I think that one key factor with this small of a shoulder cut for pulled pork may have been overlooked...TIME. Time for melting those connective tissues during the smoke/cooking. 225* is considered low & slow, but with that small of a cut at under 2lbs, 225* may not be low & slow enough. That chamber temp may be quite a bit too high for a small cut, and if you use that temp throughout the smoke, there just may not be enough time to allow for the connective tissues to melt, the fat to render out, etc. With smaller candidates for pullong, I have often used a minimum chamber temp of 225* only for start-up, to pasteurize the surface for 45-60 minutes, then cut the chamber temp back to closer to 200* and let it ride until I/T is close to 170-175*. This allows I/T to rise more slowly through the 150-170* range, translating to more melting of collagen and rendering of fat. To do so with a boneless shoulder cut, one must still consider the 40-140*/4hr rule, but other than that, I it will yield a more tender pork for pulling.

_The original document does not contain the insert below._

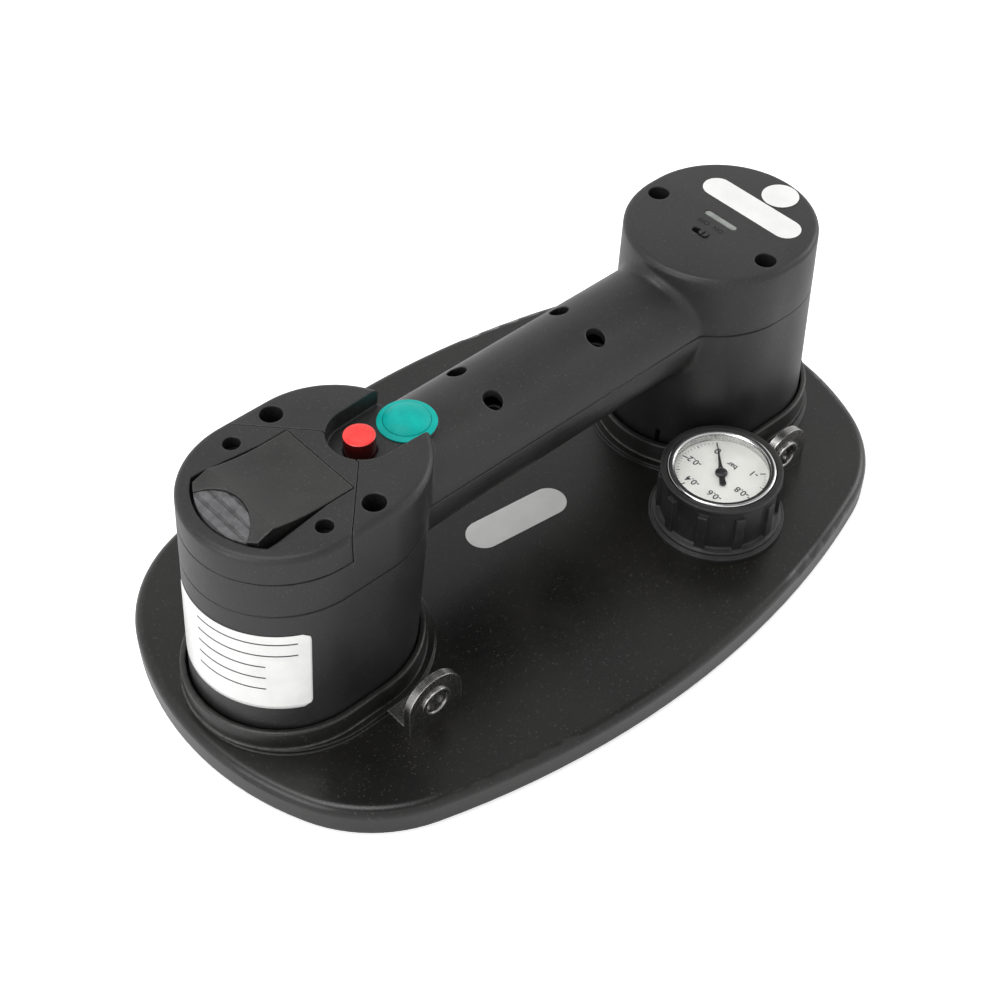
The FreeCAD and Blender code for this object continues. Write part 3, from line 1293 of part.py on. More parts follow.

In regards to the picnic vs butt, I actually prefer the picnic...just can't find them very often around here, or they would be my first PP choice. It has been my experience that it is easier to pull picnics in most cases, likely due to heavier deposits of collagen, and they have much more of that deeper flavor from the collagen and higher amounts of the darker meat than compared to the butt. With every picnic I smoke, I seem to find less fat deposits remaining in comparison to the butt, and the only real difference seems to be more bone with the picnic than the butt, although I don't see this as a draw-back at all...bone comes out easily with little to no picking through the meat for veins, tendons and ligaments. The other noticeable difference is that the picnic has longer muscle groups, as they aren't cut mid-muscle like the butt...if that's an issue, just cut the muscle down a bit before pulling...I never do.
Definitely a big YES to bone-in pork for pulling...it's a built-in gauge for doneness and will never fail you. The bone is also am any easy to read gauge for meat shrinkage, indicating the progress of cooking mid-smoke. Temps for monitoring overall progress and the indication of stalls, but a bone-tug will tell you the rest of the story. The only hurdle to overcome with a bone-tug is if you're going after a super-heavy, hard bark, as I do...gotta break the bark from the bone before it will really want to move at all...again, not a draw-back, but instead just a simple issue to overcome which also indicates that, yes, you got a great bark on that pork...pat yourself on the back!!!